# Got a $20 tip last night



## corniilius (Jan 27, 2017)

It was closing time. Gave a group of guys a ride home. They were buzzed, but not drunk. One of them did have the hiccups though, so I reminded him about the wing bucket in my back window for emergencies, telling him that I was taking my girls to Universal studios in the morning and really wanted my interior to stay clean. I'm usually a pretty cordial guy, so we were rapping about the benefits of Uber and life in general. After sharing a few laughs, the client riding shotgun handed me $20 and thanked me for getting them home safely. It was a pretty good night.


----------



## PTUber (Sep 16, 2015)

Picked up 4 nice young buzzed not quite drunk folks (2 guys & 2 gals) on Saturday night. They wanted to swing through Taco Bell which was right by their house. I said no at first but they pulled out a $20 so I said sure why not but no eating in the car! They even bought me a taco. It was a pretty good night!


----------



## steveK2016 (Jul 31, 2016)

corniilius said:


> *the wing bucket in my back window*


Stay Classy Anaheim!


----------



## RamzFanz (Jan 31, 2015)

steveK2016 said:


> Stay Classy Anaheim!


At least he rinses it out between uses.


----------



## Uberyouber (Jan 16, 2017)

Big deal... I found a four leaf clover...


----------



## steveK2016 (Jul 31, 2016)

RamzFanz said:


> At least he rinses it out between uses.


So you think! Haha


----------



## corniilius (Jan 27, 2017)

I keep a few of them in the trunk. They get tossed if and when they get used. Better to be prepared and save my interior. sorry, not sorry.


----------



## steveK2016 (Jul 31, 2016)

corniilius said:


> I keep a few of them in the trunk. They get tossed if and when they get used. Better to be prepared and save my interior. sorry, not sorry.

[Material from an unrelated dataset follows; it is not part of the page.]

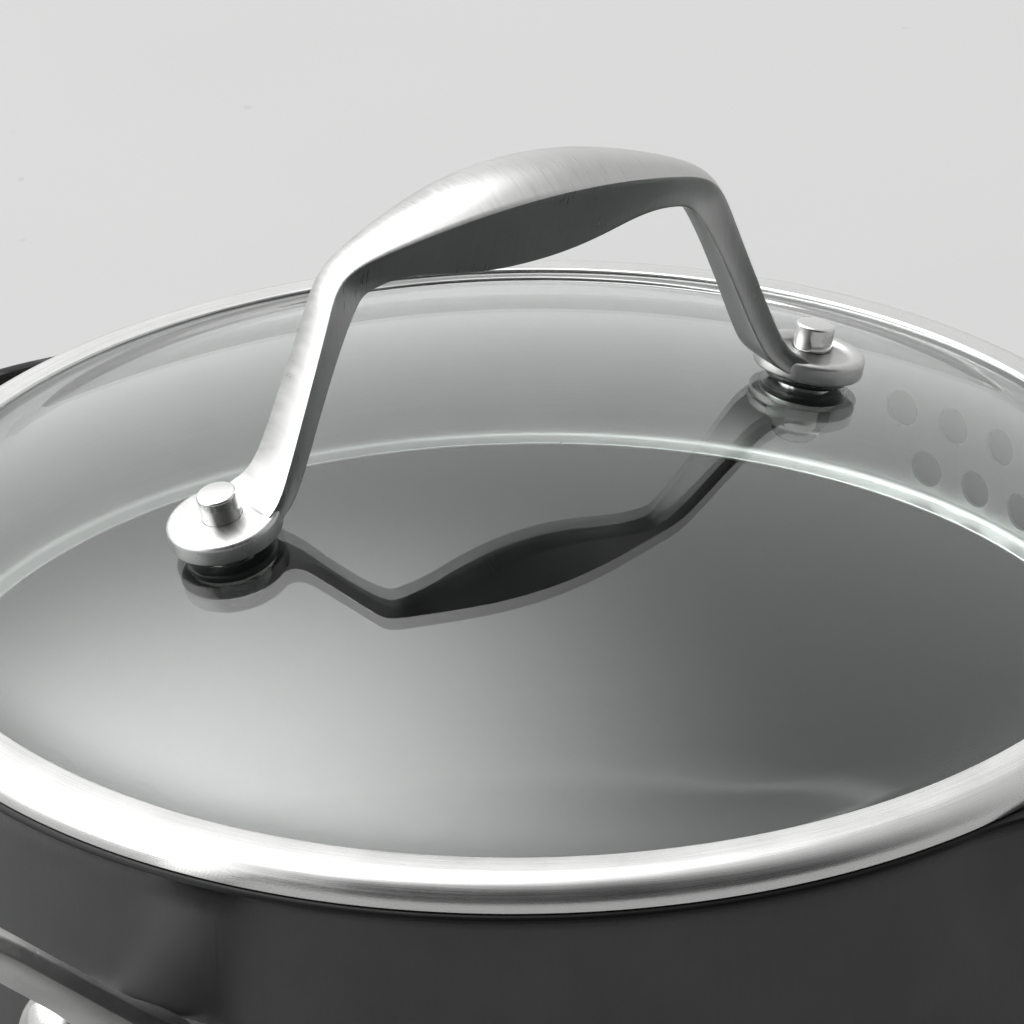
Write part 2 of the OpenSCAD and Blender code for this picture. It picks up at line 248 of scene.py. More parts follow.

That's a lot of the Colonel's Chicken on the menu!


----------



## CherylC (Dec 5, 2016)

corniilius said:


> It was closing time. Gave a group of guys a ride home. They were buzzed, but not drunk. One of them did have the hiccups though, so I reminded him about the wing bucket in my back window for emergencies, telling him that I was taking my girls to Universal studios in the morning and really wanted my interior to stay clean. I'm usually a pretty cordial guy, so we were rapping about the benefits of Uber and life in general. After sharing a few laughs, the client riding shotgun handed me $20 and thanked me for getting them home safely. It was a pretty good night.


It happens! Not alot, but some pax come off that cash because they had a good day. Had one last night from a lady who gave me the condensed version of her life for 7 miles, plus she had me wait longer than 5 minutes before she got in.


----------